Come to the AZORES - AÇORES is better than Portugal.

by Buddha from Açores on 18-05-2015 12:54:00

I agree , corruption is a major problem at all levels . But there are other aggravating factors , too many politicians per capita , a very high level of incompetence and unaccountability , and a very very low efficiency , not just in government services , but in general throughout the country . Add to this idleness by many and a reliance on the old system of government assistance dating back to the dictator days .
A classic case of incompetence and possibly corruption is the installation of electronic motorway charging in a country with a massive influx of foreign tourists each year and its bad management . Also the incompetence of not building motorways without the possibility of adding toll booths , and as has been seen recently the bad construction and completion of many motorways . The Portuguese system is out of step with the rest of Europe .
Sorry , the Portuguese political system needs a total overhaul and legislation introduced to punish corruption especially at government ( local and national) levels , and punishment for bad management , as elections are insufficient .

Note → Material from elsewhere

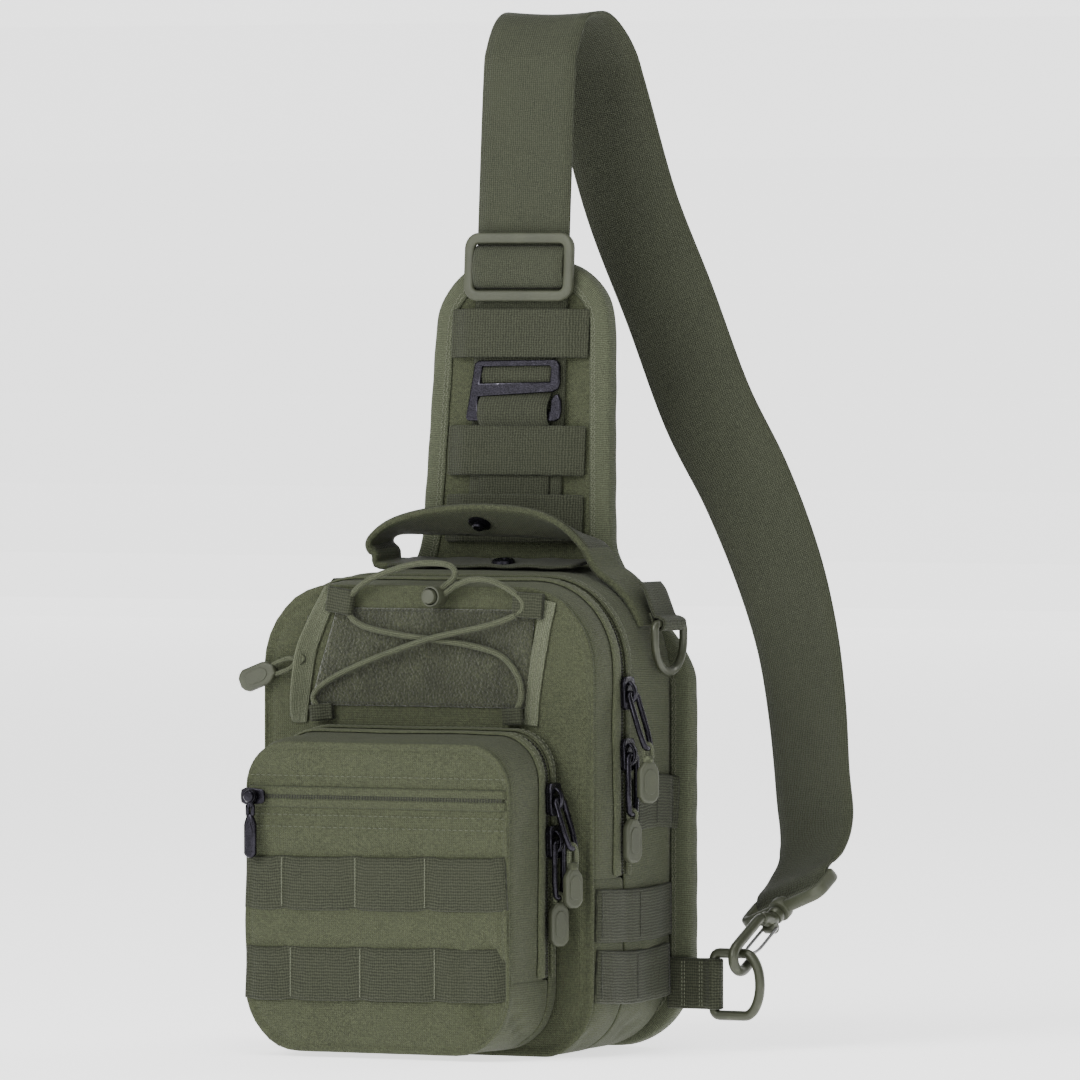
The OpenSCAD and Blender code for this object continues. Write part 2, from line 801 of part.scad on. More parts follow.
module pocket_zip_tape_front() {
    color(black_metal) above(pocket_zip_end + gap)
        pocket_ring(pocket_zip_y - zip_half, pocket_zip_y - gap / 2, cloth_t, zip_inset);
}

module pocket_front_gusset() {
    color(fabric_olive) above(pocket_zip_end + gap)
        pocket_ring(pocket_front_y, pocket_zip_y - zip_half, cloth_t);
}

module pocket_front_panel() {
    foot = pocket_z0 + 1.5;
    color(fabric_olive) intersection() {
        pocket_solid(pocket_front_y - front_t, pocket_front_y);
        box([-pocket_w, pocket_front_y - 10, foot], [pocket_w, pocket_front_y + 10, 300]);
    }
}

// Two rows of load webbing across the pocket's front
module pocket_molle_rows() {
    rows = [28, 70.5];
    t = 1.5;
    y1 = pocket_front_y - front_t;
    color(webbing_olive) for (z = rows)
        box([-pocket_w / 2 + 1, y1 - t, z], [pocket_w / 2 - 1, y1, z + webbing_w]);
}

module flat_zip_tape() {
    t = 0.8;
    half_w = 2;
    x = [-66, 68];
    y1 = pocket_front_y - front_t;
    color(black_metal)
        box([x[0], y1 - t, flat_slider.y - half_w], [x[1], y1, flat_slider.y + half_w]);
}

// ---------------------------------------------------------------- zip sliders and pulls

slider_h = 14;
slider_w = 11;
slider_base = 3;
lug_r = 2.6;
lug_w = 3;

// A slider that lies on a face across X, with its lug upwards and away from that face. Its
// pin hole is at [lug_x, 0, 0].
lug_x = slider_base + 2.2;

module slider_plate() {
    nose_z = slider_h / 2;
    shoulder_z = nose_z - 2.5;
    tail_z = shoulder_z + 2 - slider_h;
    half = slider_w / 2;
    along_x(0, slider_base) polygon([
        [-half, shoulder_z], [-half + 2.5, nose_z], [half - 2.5, nose_z], [half, shoulder_z],
        [half - 1.5, tail_z], [-half + 1.5, tail_z]]);
}

module slider() {
    color(black_metal) {
        slider_plate();
        difference() {
            union() {
                translate([lug_x, lug_w / 2, 0]) rotate([90, 0, 0])
                    cylinder(h = lug_w, r = lug_r, $fn = 32);
                box([slider_base - 0.5, -lug_w / 2, -lug_r], [lug_x, lug_w / 2, lug_r]);
            }
            translate([lug_x, slider_w, 0]) rotate([90, 0, 0])
                cylinder(h = 2 * slider_w, r = pull_wire_r + 0.5, $fn = 24);
        }
    }
}

// A pull that hangs from a slider's lug: a wire loop, a short cord and a moulded tab.
// lean tips the wire loop away from the face.
module pull(lean, wire_l, cord_l, tab_l, tab_w = 11) {
    half = 4.2;
    foot_half = 2.4;
    dir = [sin(lean), 0, -cos(lean)];
    wire_end = wire_l * dir;
    loop = [[0, -half, 0], [0, half, 0],
            wire_end * 0.75 + [0, half, 0], wire_end + [0, foot_half, 0],
            wire_end - [0, foot_half, 0], wire_end * 0.75 - [0, half, 0]];
    tab_t = 5;
    translate([lug_x, 0, 0]) {
        tube(loop, pull_wire_r, [cos(lean), 0, sin(lean)], closed = true);
        translate(wire_end) {
            box([-1.2, -1.5, -cord_l - step], [1.2, 1.5, 1]);
            translate([0, 0, -cord_l]) along_x(-tab_t / 2, tab_t / 2) polygon([
                [-tab_w / 2 + 3, 0], [-tab_w / 2, -4], [-tab_w / 2, -tab_l + 3],
                [-tab_w / 2 + 3, -tab_l], [tab_w / 2 - 3, -tab_l], [tab_w / 2, -tab_l + 3],
                [tab_w / 2, -4], [tab_w / 2 - 3, 0]]);
        }
    }
}

side_face = body_w / 2 + gap;
pocket_face = pocket_w / 2 + gap;

module at_main(i) {
    translate([side_face, zip_y, main_slider_z[i]]) children();
}

module at_pocket(i) {
    translate([pocket_face, pocket_zip_y, pocket_slider_z[i]]) children();
}

module main_slider_upper() { at_main(0) slider(); }
module main_slider_lower() { at_main(1) slider(); }
module main_pull_upper() { color(hardware_olive) at_main(0) pull(pull_lean, 27, 6, 20); }
module main_pull_lower() { color(hardware_olive) at_main(1) pull(0, 28, 2, 21); }
module pocket_slider_upper() { at_pocket(0) slider(); }
module pocket_slider_lower() { at_pocket(1) slider(); }
module pocket_pull_upper() { color(hardware_olive) at_pocket(0) pull(pull_lean, 24, 9, 19, 10); }
module pocket_pull_lower() { color(hardware_olive) at_pocket(1) pull(0, 26, 2, 21, 10); }

// A slider for a pull that turns flat against the face: a post stands on it, with a head
post_r = 1.4;
post_play = 0.4;
eye_x = [3.6, 6.2];

module post_slider() {
    color(black_metal) {
        slider_plate();
        rotate([0, 90, 0]) cylinder(h = eye_x[1] + 1.4, r = post_r, $fn = 32);
        translate([eye_x[1] + 0.4, 0, 0]) rotate([0, 90, 0])
            cylinder(h = 1, r = post_r + 1, $fn = 32);
    }
}

// The pull that turns on that post: an eye, a cord and a tab
module post_pull(cord_l, tab_l, tab_w) {
    eye_r = post_r + post_play + 1.4;
    difference() {
        translate([eye_x[0], 0, 0]) rotate([0, 90, 0])
            cylinder(h = eye_x[1] - eye_x[0], r = eye_r, $fn = 32);
        rotate([0, 90, 0]) cylinder(h = 20, r = post_r + post_play, $fn = 32);
    }
    box([eye_x[0], -1.2, -cord_l - step], [eye_x[1], 1.2, 0.5 - eye_r]);
    translate([0, 0, -cord_l]) along_x(eye_x[0] - 1, eye_x[1] + 1) polygon([
        [-tab_w / 2 + 2, 0], [-tab_w / 2, -4], [-tab_w / 2, -tab_l + 3],
        [-tab_w / 2 + 3, -tab_l], [tab_w / 2 - 3, -tab_l], [tab_w / 2, -tab_l + 3],
        [tab_w / 2, -4], [tab_w / 2 - 2, 0]]);
}

// The flat zip runs across the pocket's front, so its slider lies on its side
module at_flat() {
    translate([flat_slider.x, pocket_front_y - front_t - 0.8 - gap, flat_slider.y])
        rotate([0, 0, -90]) children();
}

module flat_zip_slider() { at_flat() rotate([90, 0, 0]) post_slider(); }
module flat_zip_pull() { color(black_metal) at_flat() post_pull(14, 15, 8); }

// The left zip's slider lies on the front panel, and its pull reaches out to the side
module at_left() {
    translate([left_slider.x, pocket_back_y - 1 - gap, left_slider.y]) rotate([0, 0, -90])
        children();
}

module left_zip_slider() { at_left() rotate([-12, 0, 0]) post_slider(); }

module left_zip_pull() {
    color(hardware_olive) at_left() rotate([left_pull_angle - 90, 0, 0]) post_pull(14, 20, 11);
}

// ---------------------------------------------------------------- parts

back_panel_front();
back_panel_foam();
back_panel_mesh();
back_panel_binding();
rear_gusset();
lower_gusset();
main_zip_tape_rear();
inner_sleeve();
side_webbing();
yoke_bands();
g_hook_webbing();
shoulder_strap();
tail_webbing();
handle_anchor();
snap_socket();
upper_ring_tabs();
strap_end_loop();
carry_handle();
snap_stud();
upper_ring_right();
upper_ring_left();
lower_ring_right();
lower_ring_left();
snap_hook();
hook_gate();
tri_glide();
strap_hump();
g_hook();
front_panel();
front_gusset();
main_zip_tape_front();
loop_panel();
side_strips();
cord_loops();
lacing_cord();
pocket_back_gusset();
pocket_lower_gusset();
pocket_zip_tape_rear();
left_zip_tape();
cord_lock_barrel();
cord_lock_button();
left_zip_slider();
left_zip_pull();
pocket_front_panel();
pocket_front_gusset();
pocket_zip_tape_front();
pocket_molle_rows();
flat_zip_tape();
flat_zip_slider();
flat_zip_pull();
main_slider_upper();
main_pull_upper();
main_slider_lower();
main_pull_lower();
pocket_slider_upper();
pocket_pull_upper();
pocket_slider_lower();
pocket_pull_lower();
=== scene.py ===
from math import atan, copysign, cos, exp, hypot, pi, radians, sin, tan

import bpy
from mathutils import Matrix, Vector, noise
from mathutils.bvhtree import BVHTree


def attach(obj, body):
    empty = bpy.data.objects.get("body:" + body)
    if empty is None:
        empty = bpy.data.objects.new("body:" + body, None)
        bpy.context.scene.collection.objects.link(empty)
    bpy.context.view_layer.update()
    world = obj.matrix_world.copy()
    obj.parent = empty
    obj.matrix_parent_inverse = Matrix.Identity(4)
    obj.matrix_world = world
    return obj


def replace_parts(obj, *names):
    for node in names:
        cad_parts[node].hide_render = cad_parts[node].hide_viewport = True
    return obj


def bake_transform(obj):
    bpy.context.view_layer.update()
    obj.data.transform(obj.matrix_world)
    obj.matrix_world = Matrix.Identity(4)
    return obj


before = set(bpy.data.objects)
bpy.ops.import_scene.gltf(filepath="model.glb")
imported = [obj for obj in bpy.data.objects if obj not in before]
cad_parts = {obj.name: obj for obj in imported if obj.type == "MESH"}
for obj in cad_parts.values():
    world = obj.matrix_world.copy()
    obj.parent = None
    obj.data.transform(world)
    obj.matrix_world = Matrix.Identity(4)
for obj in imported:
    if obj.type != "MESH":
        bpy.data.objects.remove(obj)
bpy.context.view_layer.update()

# Lengths in this script are millimetres, and become metres where a mesh is made.
MM = 0.001

# Main body
BODY_W, BODY_H, BODY_RISE = 178.0, 222.0, 10.0
BODY_TOP_R, BODY_FOOT_R = 38.0, 25.0
FRONT_Y, ZIP_Y, BACK_Y = -43.0, -16.0, 43.0
PANEL_T = 2.5
ZIP_END = 84.0

# Front pocket
POCKET_W, POCKET_H, POCKET_RISE = 142.0, 149.0, 6.0
POCKET_TOP_R, POCKET_FOOT_R, POCKET_Z0 = 21.0, 28.0, 3.0
POCKET_BACK_Y, POCKET_FRONT_Y, POCKET_ZIP_Y = -45.5, -93.0, -56.0
POCKET_ZIP_END = 37.0
POCKET_ROWS = (28.0, 70.5)
FLAT_ZIP_Z = 122.5

# Back panel and yoke
PANEL_W, YOKE_W, YOKE_TOP, YOKE_TOP_W = 190.0, 102.0, 375.0, 95.0
PANEL_FOOT_R, YOKE_TOP_R = 42.0, 33.0
SHOULDER_Z0, SHOULDER_Z1 = 172.0, 245.0
LEAN, LEAN_Z = radians(4), 232.0
BINDING_W = 11.0

# Webbing, handle, and how far a zip slider's bridge stands out
STRAP_W, STRAP_T, WEB_W, WEB_T = 50.0, 2.0, 25.0, 1.5
HANDLE_Y = 20.0
LUG = 5.2

TO_FRONT, TO_BACK = (0, -1, 0), (0, 1, 0)


# ------------------------------------------------------------------ vectors and curves

def vec(p):
    return Vector((float(p[0]), float(p[1]), float(p[2])))


def turn(degrees, axis):
    return Matrix.Rotation(radians(degrees), 4, axis)


def shift(x, y, z):
    return Matrix.Translation((x, y, z))


def smooth_curve(points, k):
    """A smooth curve through the points, with k steps to each stretch."""
    p = [vec(q) for q in points]
    out = []
    for i in range(len(p) - 1):
        a, b, c, d = p[max(i - 1, 0)], p[i], p[i + 1], p[min(i + 2, len(p) - 1)]
        for j in range(k):
            t = j / k
            out.append(0.5 * (2 * b + (c - a) * t + (2 * a - 5 * b + 4 * c - d) * t * t
                              + (3 * b - a - 3 * c + d) * t ** 3))
    return out + [p[-1]]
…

by PG from Lisbon on 09-01-2015 08:51:00

Agree, this country is corrupt, example is the police. Inefficient amd incompetent. Experienced viollance in Bairro Alto in Bar Carrib by the security. Called Police. They did the registration, but it appeared that they by purpose made mistakes in the registration. There were several witnesses, but they didn't want to take their witness Therefor I had to drop the registration. It seems that the police protected the Portugese agressor. Security approved by the Police. Don't understand that Europe is supporting and contributing to countries like this.